We now have defined a “function” for checking the birthday. We can “call” the function by passing it as conversational middleware to another conversation.

const mainConversation = new Conversation('rocket-launcher')

mainConversation.command('launch_rocket', captcha, async ctx => {
  await ctx.reply('You are verified, launching rocket 🚀')
})
mainConversation.command('purge', captcha, async ctx => {
  await ctx.reply('You are verified, purging all data')
})

Note how we can use the same captcha in different places. It behaves just like a middleware tree does, and it is closely integrated with grammY’s middleware tree.

Recursion

It should be possible to use the middleware recursively. This implies some sort of call stack, but it isn’t quite clear yet if we actually need to store it or not.
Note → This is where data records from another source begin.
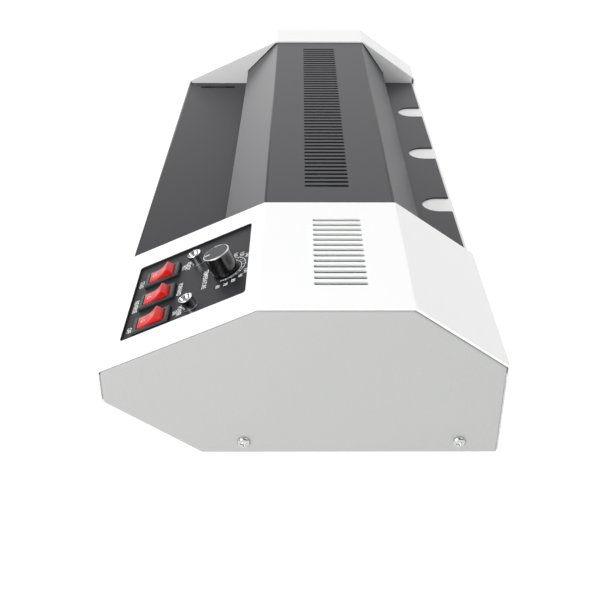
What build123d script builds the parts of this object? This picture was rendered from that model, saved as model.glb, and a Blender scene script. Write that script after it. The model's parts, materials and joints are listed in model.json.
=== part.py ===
"""Pouch laminator: a steel-cased, four-roller machine for sheets up to 330 mm wide.

Frame: millimetres. +X runs along the machine to the control end, -Y is the feed side,
+Y the exit side, +Z up. The origin is on the floor, under the middle of the machine.
"""
from build123d import *
import os
from math import acos, atan2, ceil, cos, degrees, hypot, pi, radians, sin, sqrt, tan

# ---------------------------------------------------------------- driving dimensions
LENGTH = 500.0              # over the two end plates
DEPTH = 206.0               # front lip to rear wall
FOOT_HEIGHT = 10.0
BODY_HEIGHT = 88.0          # case, without its feet
SHEET = 1.2                 # steel sheet of the case
BEND = 2.2                  # outside radius of a folded corner

LIP_BOTTOM = 34.0           # heights above the floor of the case
LIP_TOP = 51.5
REAR_CORNER = 54.0
UNDERCUT = 50.0             # how far the floor stops short of the front lip
TOP_FRONT = 80.5            # flat top, measured back from the front lip
TOP_REAR = 157.0

CONTROL_END = 119.5         # width of the end cover that carries the controls
FAR_END = 39.3              # width of the plain end cover
PLATE_GAP = 0.5             # shadow gap between an end plate and its cover
PLATE_FLANGE = 8.0

TABLE_TOP = 50.0            # feed table above the floor of the case
TABLE_FLANGE = 9.0          # its front edge, turned down
TRAY_TOP = 50.5
TABLE_SLOT = (4.0, 30.0)    # guide slot near each end of the feed table
TABLE_SLOT_INSET = 12.0     # from the inner wall
TABLE_SLOT_FRONT = 12.0     # from the table's front edge
LEDGE = 26.0                # inward fold of the rear wall, which carries the exit tray
TRAY_RIM = 3.0              # of that ledge left showing behind the tray
NOTCH_RADIUS = 11.0
NOTCH_DEPTH = 19.0
NOTCH_PITCH = 92.0

MOUTH_FRONT = (54.3, 61.3)  # lower edges of the middle cover: behind the lip, above the floor
MOUTH_REAR = (176.7, 58.8)
COVER_LAP = 3.0             # the middle cover runs this far under each end cover
COVER_CLEARANCE = 0.6       # round the middle cover where it passes through an inner wall

VENT_PITCH = 6.0
VENT_WIDTH = 3.0
VENT_LENGTH = 27.0
MIDDLE_VENTS = 50
MIDDLE_VENT_FRONT = 104.0   # front end of the slots, behind the lip
END_VENTS = 13
END_VENT_FRONT = 108.3
END_VENT_INSET = 24.0       # first slot, from the control end

WINDOW = (78.0, 71.7)       # opening for the control panel, along X and up the slope
WINDOW_INSET = 20.7         # from the control end
WINDOW_LOW = 9.5            # up the slope from the front lip
WINDOW_CORNER = 2.0
PANEL_SHEET = 1.5
PANEL_LAP = 4.0             # panel past its window, all round

SWITCH_BEZEL = (15.0, 21.0, 2.0)
SWITCH_BODY = (12.8, 18.8, 15.0)
SWITCH_PITCH = 24.0
SWITCH_SLOPE = 26.5         # switch centres, up the slope
SWITCH_DIVIDE = 54.5        # middle switch, from the control end
ROCKER_WIDTH = 9.6
ROCKER_RADIUS = 7.74        # end faces, about the rocker's pivot
ROCKER_EDGE_ANGLE = 37.0    # top edges, above the pivot's level
ROCKER_TILT = 14.5          # each way from level
ROCKER_DISH = 1.2
ROCKER_PIVOT = 2.4          # below the bezel's top
ROCKER_PIN = 1.0
ROCKER_CLEARANCE = 0.3
RUNNING = 0.05              # radial clearance of every turning fit

LAMP_SLOPE = 49.0
LAMP_RADIUS = 4.0
LAMP_HEIGHT = 6.0
LENS_RADIUS = 2.8

KNOB_SLOPE = 67.5
KNOB_RADIUS = 7.5
KNOB_HEIGHT = 12.2
KNOB_LIFT = 0.5             # gap under the knob
SHAFT_RADIUS = 3.0
BUSHING_RADIUS = 4.5
NUT_FLATS = 10.5

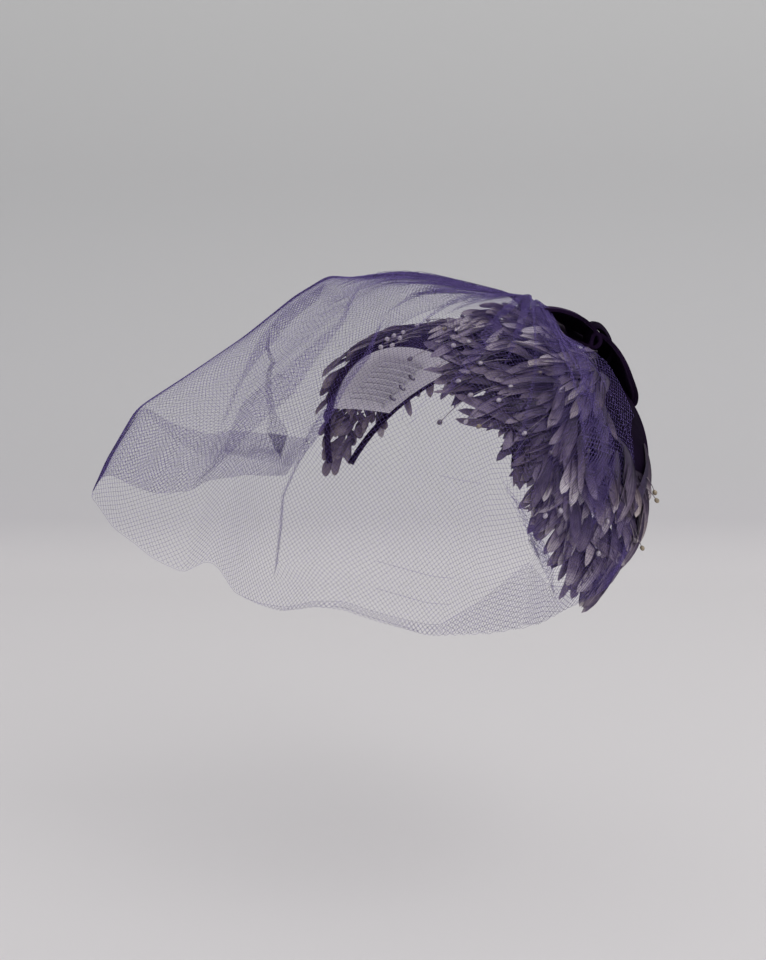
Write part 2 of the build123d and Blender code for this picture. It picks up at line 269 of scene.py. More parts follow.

In order to use recursion, we could for example restart the captcha with another attempt if the verification fails. In the last step, we could do:

captcha.on('callback_query:data', async (ctx, next) => {
  ctx.session.captcha.year = ctx.callbackQuery.data
  await next()
})
// `verify` checks the birthday in `ctx.session.captcha` against a database, and returns `true` if it is correct
captcha.filter(verifyBirthday, ctx => ctx.conversation.resume()
// else: restart captcha
captcha.use(async (ctx, next) => {
  await ctx.reply('Wrong birthday, try again!')
  await next()
})
captcha.use(captcha)

This will re-enter the captcha until it is correct.

In reality, you probably also want to allow the user to exit the captcha manually, this was omitted here for brevity.